By the third clause of the treaty, by which we acquired this country, the inhabitants are to be incorporated, &c. I consider it not of moment to enquire, whether their admission, according to the principles of the federal constitution, relates to the time or the terms of such admission, because they are, when admitted, to enjoy all the rights, privileges, and immunities, of American citizens.

An attempt has been made to discriminate between federal and state rights, in a celebrated tract denominated, "the substance of two speeches," &c. For my part, I have been utterly unable to comprehend the meaning of the author. Does he mean to assert that there may be one or more citizens entitled to federal privileges, and not to state privileges? On the converse, to me it has always appeared as not admitting of a question, that these were indissolubly united in an American citizen. A citizen of the United States must be a citizen of some one of the states, and, as such, entitled to every right or privilege secured by the federal or state government. If there be any right pertaining to citizens of the United States, it is that of fashioning their government according to their own will and pleasure. This right was, therefore, secured by compact to the inhabitants of the territory in question, and any attempt to impair or abridge it, is in violation of that treaty.

In the same tract it is said, slaves are not property; the gentleman from Massachusetts, (Mr. Otis) frankly admits, that this is an unwarrantable assertion, and such must be the award of all mankind. Did not both the contracting parties recognize slaves as property?

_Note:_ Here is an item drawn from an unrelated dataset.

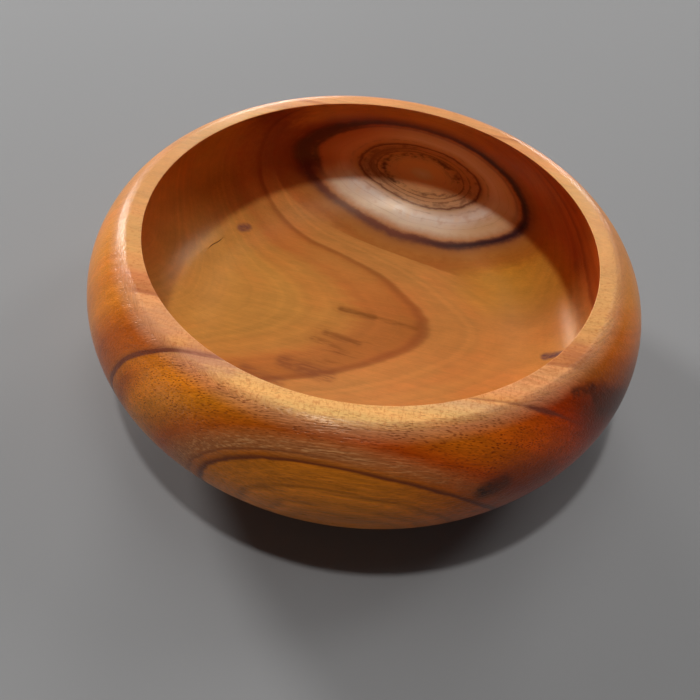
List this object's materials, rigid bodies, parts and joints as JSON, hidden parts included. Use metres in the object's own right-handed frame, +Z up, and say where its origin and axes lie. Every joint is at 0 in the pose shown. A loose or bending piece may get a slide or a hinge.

Were they not known to abound in the territory ceded, and constituting the largest proportion of the property of the people? Is it consistent with reason to suppose that, when such care was taken to secure the people of the territory in the undisturbed enjoyment of their property, the principal part was intended to be excluded? It is mortifying to have to contend with such a shadow.

The whole territory ceded was to be admitted into the union. The letter of the treaty required, that it should have been admitted as a whole. You thought proper to divide it; but you suffered the Louisiana part to come in without restriction, in this regard. Upon what principle can you reconcile with good faith the distinction you now set up between Missouri and Louisiana?

The gentleman from Massachusetts, (Mr. Otis,) advances the proposition, that, were this a conquered country, Congress might impose what terms they pleased—one, instead of two Senators; and, in short, whatever modification it pleased. As this is a question which for the present may be said, in law language, to be coram non judice, and as we have our hands full without it, I shall not discuss it. I shall dismiss it by denying its truth, and declaring that it is essential, in all cases, no matter by what method the territory may be acquired, whenever it becomes incorporated into the Union, it must be, in the language of all our precedents, on an equal footing with the original states, in all respects whatsoever.

It is asked, who are the parties to the treaty, and who is there to punish its infraction? Why propound this question? The honor of the American people is the guaranty of its faithful execution. Our own brethren have become interested in its execution; for they have mingled with the original inhabitants: they are entitled to the most liberal interpretation of the treaty, as well on the score of national law as the principles of justice and a liberal and enlightened policy.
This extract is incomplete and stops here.